Flight Logs: Flex

Some continued unrelated assaults on my mental health, in addition to hitting a bit of a wall with D-Orny-One-III1 hereafter referred to as D-III , mean I haven’t done much the last few months, but I thought I’d get back into my flight research by building Nathan Chronister’s Flex ornithopter, from his instructions uploaded last August. This design is based on an interesting idea for using cardstock to form a flexible flapping mechanism – the wings are entirely supported by it, and not directly attached to the wooden body at all.

Only a few measurements were left unspecified, most notably the shorter side of the trapezoidal piece that forms the base of the tail. Given that small changes to the angle of the sides will have a larger effect on the tail area, I would think this would be rather important. Working from the image given in the video, I made mine 5/8” and did my best to ensure the angles were the same on each side, though after assembly it is apparent that I didn’t entirely succeed. Since I didn’t have any 3/16” width balsa sticks, I made the width of the body 1/8” with no apparent ill effect.

The lengths of the wire pieces and the single-ended conrods is also not specified, though this is less important. The wires I estimated more loosely from the video (I have limited skill in precise loops anyway) and the conrods are just the half the length of this random single conrod that was sitting on my workspace for some reason.2 After some mild bewilderment I decided it’s the old one from D-III. The exact arrangement of the long balsa sticks is also not specified – my first instinct would be to assign all the longer pieces to the wings, but it becomes clear later on that the two shorter lengths form the wing segments parallel to the body, and the tail is made from 7” pieces.3 I cut the wrong number of each at first, but I think that was just me spacing out the instructions. Luckily I noticed long enough to be confused.

One thing I did not forsee was the wings not lining up well. I tried to make them match of course, but with the conrods connected I could only try in vain to find a way to get both the parallel spars straight along all axes.4 The entirety of my attempts being to see if putting one or the other conrod in front makes a difference – it doesn’t really. I think I also expected the cardstock to bend more easily for some reason, to just naturally fall into an optimal, symmetric equilibrium. This does not happen.

completed ornithopter
But we got there eventually. Note how the back of the left wing is higher than the right – this is not a function of what point in the flapping cycle it’s at.

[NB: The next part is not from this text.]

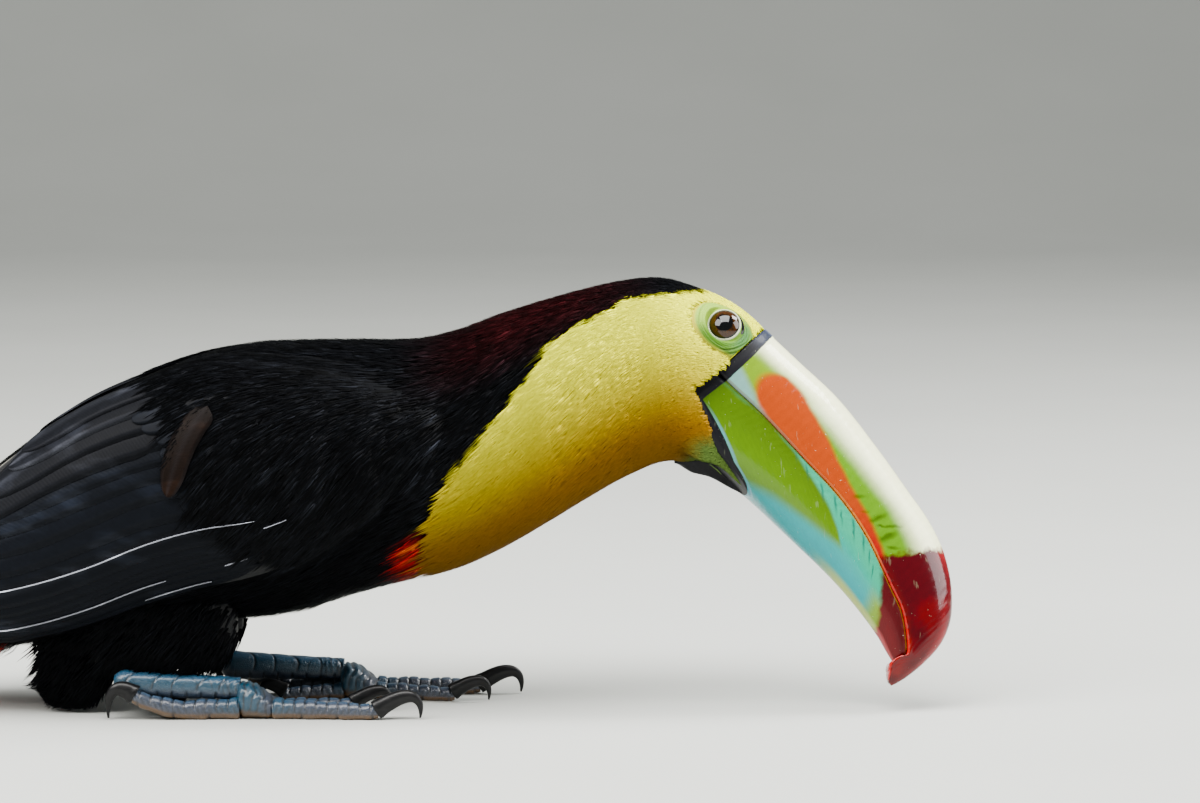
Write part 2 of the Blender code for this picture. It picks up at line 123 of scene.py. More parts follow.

I also managed to snap one of the wing spars before even putting on the wing membranes. That was just me being clumsy. I glued it back together and pressed on. Yes, I probably do have multiple previous records of me stating that this does not work.

I took it out on a nice warm day,5 for March anyway and it flew well for an increasing number of turns. One of the tail spars came unglued after the second flight, but the membrane wasn’t torn, so I used a small piece of tape6 I keep telling myself I’ll start bringing glue and then not on it and that held up for a while longer. I got to 175 turns on the rubber, and then as soon as it left my hand both wing spars snapped. I would have expected one to break at the place I’d already repaired, but oddly enough it didn’t.7 I hypothesize that the first one held because the break was more or less random, in the sense of being unrelated to stresses normally experienced in flight (or to any natural weak point in the wood? – I’m guessing that the force of my hand would render that insignificant but less certain here), while damage accrued in-flight falls more at natural weak/high stress points which remain despite repairs.

ornithopter with broken wings and tail
Also the tape on the tail gave, but that was expected.

I again tried to fix the wing spars without replacing anything, but naturally this was futile and wasted a week and I had to do it anyway.

I had hoped to be able to remove the broken spars without disturbing the rest of the hard8 non-membrane bits, but started ripping the fold in the cardstock in the attempt, so off came both wings. I glued everything back onto new cardstock, but cut out most of the middle of the piece so that there was only a small section on each side to attach to what was still on the body.

ornithopter with the wings removed

As I was finishing the second wing, I was frustrated to realize that the spars along the body were wonky again, but I could have easily fixed it if I had only noticed two minutes earlier, before the glue set. I tore the cardstock again trying to make it go anyway, and then tried to reinforce the breakage with tissue paper. And then realized that that fold gets the most stress out of any of it, and tissue paper had no chance of holding up.9 though now that I say that I want to test it out anyway So I added another piece of cardstock.

The next time I took it out after all this, it definitely flew worse than before. I noticed halfway through that the U-shaped part was much more lopsided and I’m not sure why. I tried to push the cardstock into a better position but it still tended towards tight circles into the ground. This testing ended when one of the single-ended conrods came unglued from the wing.10 I believe it was after this point that I finally threw some glue into my flight testing bag. Better late than never.

ornithopter with the wings messed up
lopsidey

Further work will have to wait a while, as I now unfortunately do not have access to my “workshop” for a few months, but this was a fun build, and on my return I hope to repair it for real. Someday I will learn to play nice with the sensory, and not half-ass my repairs. Someday.